● What you are asked to do: Each line should be copied exactly.

— BEGIN Dataset excerpt —

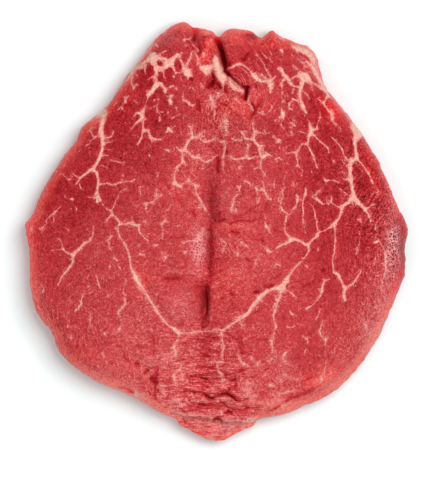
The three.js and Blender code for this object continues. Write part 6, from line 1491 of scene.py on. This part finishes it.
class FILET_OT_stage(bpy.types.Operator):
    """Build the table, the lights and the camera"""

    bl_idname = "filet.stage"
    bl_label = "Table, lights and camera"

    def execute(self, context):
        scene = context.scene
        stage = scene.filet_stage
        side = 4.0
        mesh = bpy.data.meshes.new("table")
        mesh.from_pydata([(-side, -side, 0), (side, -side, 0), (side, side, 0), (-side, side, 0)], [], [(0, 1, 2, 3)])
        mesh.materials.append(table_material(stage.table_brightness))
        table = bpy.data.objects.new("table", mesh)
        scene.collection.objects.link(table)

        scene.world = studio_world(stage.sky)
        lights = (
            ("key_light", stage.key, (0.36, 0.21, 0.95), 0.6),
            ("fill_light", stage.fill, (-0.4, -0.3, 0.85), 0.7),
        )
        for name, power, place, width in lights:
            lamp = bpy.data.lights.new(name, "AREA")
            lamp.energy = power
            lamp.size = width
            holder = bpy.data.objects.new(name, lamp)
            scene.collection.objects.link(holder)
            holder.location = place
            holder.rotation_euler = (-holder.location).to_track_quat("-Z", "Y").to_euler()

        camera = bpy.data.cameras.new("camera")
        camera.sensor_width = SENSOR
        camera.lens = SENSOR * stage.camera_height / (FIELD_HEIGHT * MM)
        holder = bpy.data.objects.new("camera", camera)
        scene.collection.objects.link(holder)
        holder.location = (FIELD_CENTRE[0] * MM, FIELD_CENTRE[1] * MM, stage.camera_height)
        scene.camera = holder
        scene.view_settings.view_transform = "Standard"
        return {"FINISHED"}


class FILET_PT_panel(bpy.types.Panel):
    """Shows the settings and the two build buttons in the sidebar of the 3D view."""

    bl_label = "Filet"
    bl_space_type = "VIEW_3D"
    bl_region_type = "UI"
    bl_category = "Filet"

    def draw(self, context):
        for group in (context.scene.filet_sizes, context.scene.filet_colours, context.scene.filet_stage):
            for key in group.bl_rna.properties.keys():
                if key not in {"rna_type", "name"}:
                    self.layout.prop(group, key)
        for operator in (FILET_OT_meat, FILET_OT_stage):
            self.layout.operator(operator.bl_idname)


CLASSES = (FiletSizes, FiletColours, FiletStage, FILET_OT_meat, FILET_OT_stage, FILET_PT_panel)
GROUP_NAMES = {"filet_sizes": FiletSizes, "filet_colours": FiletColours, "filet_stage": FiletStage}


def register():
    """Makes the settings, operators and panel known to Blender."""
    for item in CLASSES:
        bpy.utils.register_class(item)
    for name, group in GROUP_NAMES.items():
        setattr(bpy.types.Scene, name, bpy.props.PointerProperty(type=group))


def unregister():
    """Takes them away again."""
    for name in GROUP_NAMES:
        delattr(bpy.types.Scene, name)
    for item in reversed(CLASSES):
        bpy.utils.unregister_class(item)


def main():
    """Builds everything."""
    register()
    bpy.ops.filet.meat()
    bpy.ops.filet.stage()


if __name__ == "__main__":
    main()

— END Dataset excerpt —

● Written answer:
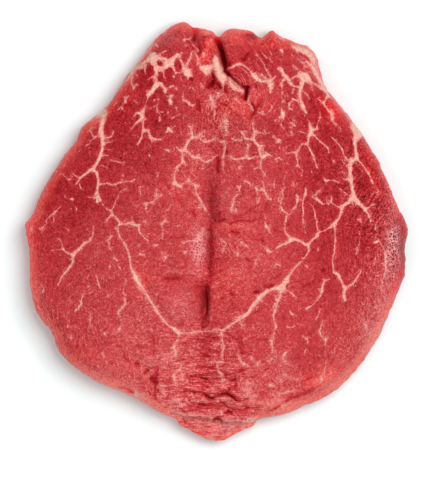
The three.js and Blender code for this object continues. Write part 6, from line 1491 of scene.py on. This part finishes it.
class FILET_OT_stage(bpy.types.Operator):
    """Build the table, the lights and the camera"""

    bl_idname = "filet.stage"
    bl_label = "Table, lights and camera"

    def execute(self, context):
        scene = context.scene
        stage = scene.filet_stage
        side = 4.0
        mesh = bpy.data.meshes.new("table")
        mesh.from_pydata([(-side, -side, 0), (side, -side, 0), (side, side, 0), (-side, side, 0)], [], [(0, 1, 2, 3)])
        mesh.materials.append(table_material(stage.table_brightness))
        table = bpy.data.objects.new("table", mesh)
        scene.collection.objects.link(table)

        scene.world = studio_world(stage.sky)
        lights = (
            ("key_light", stage.key, (0.36, 0.21, 0.95), 0.6),
            ("fill_light", stage.fill, (-0.4, -0.3, 0.85), 0.7),
        )
        for name, power, place, width in lights:
            lamp = bpy.data.lights.new(name, "AREA")
            lamp.energy = power
            lamp.size = width
            holder = bpy.data.objects.new(name, lamp)
            scene.collection.objects.link(holder)
            holder.location = place
            holder.rotation_euler = (-holder.location).to_track_quat("-Z", "Y").to_euler()

        camera = bpy.data.cameras.new("camera")
        camera.sensor_width = SENSOR
        camera.lens = SENSOR * stage.camera_height / (FIELD_HEIGHT * MM)
        holder = bpy.data.objects.new("camera", camera)
        scene.collection.objects.link(holder)
        holder.location = (FIELD_CENTRE[0] * MM, FIELD_CENTRE[1] * MM, stage.camera_height)
        scene.camera = holder
        scene.view_settings.view_transform = "Standard"
        return {"FINISHED"}


class FILET_PT_panel(bpy.types.Panel):
    """Shows the settings and the two build buttons in the sidebar of the 3D view."""

    bl_label = "Filet"
    bl_space_type = "VIEW_3D"
    bl_region_type = "UI"
    bl_category = "Filet"

    def draw(self, context):
        for group in (context.scene.filet_sizes, context.scene.filet_colours, context.scene.filet_stage):
            for key in group.bl_rna.properties.keys():
                if key not in {"rna_type", "name"}:
                    self.layout.prop(group, key)
        for operator in (FILET_OT_meat, FILET_OT_stage):
            self.layout.operator(operator.bl_idname)


CLASSES = (FiletSizes, FiletColours, FiletStage, FILET_OT_meat, FILET_OT_stage, FILET_PT_panel)
GROUP_NAMES = {"filet_sizes": FiletSizes, "filet_colours": FiletColours, "filet_stage": FiletStage}


def register():
    """Makes the settings, operators and panel known to Blender."""
    for item in CLASSES:
        bpy.utils.register_class(item)
    for name, group in GROUP_NAMES.items():
        setattr(bpy.types.Scene, name, bpy.props.PointerProperty(type=group))


def unregister():
    """Takes them away again."""
    for name in GROUP_NAMES:
        delattr(bpy.types.Scene, name)
    for item in reversed(CLASSES):
        bpy.utils.unregister_class(item)


def main():
    """Builds everything."""
    register()
    bpy.ops.filet.meat()
    bpy.ops.filet.stage()


if __name__ == "__main__":
    main()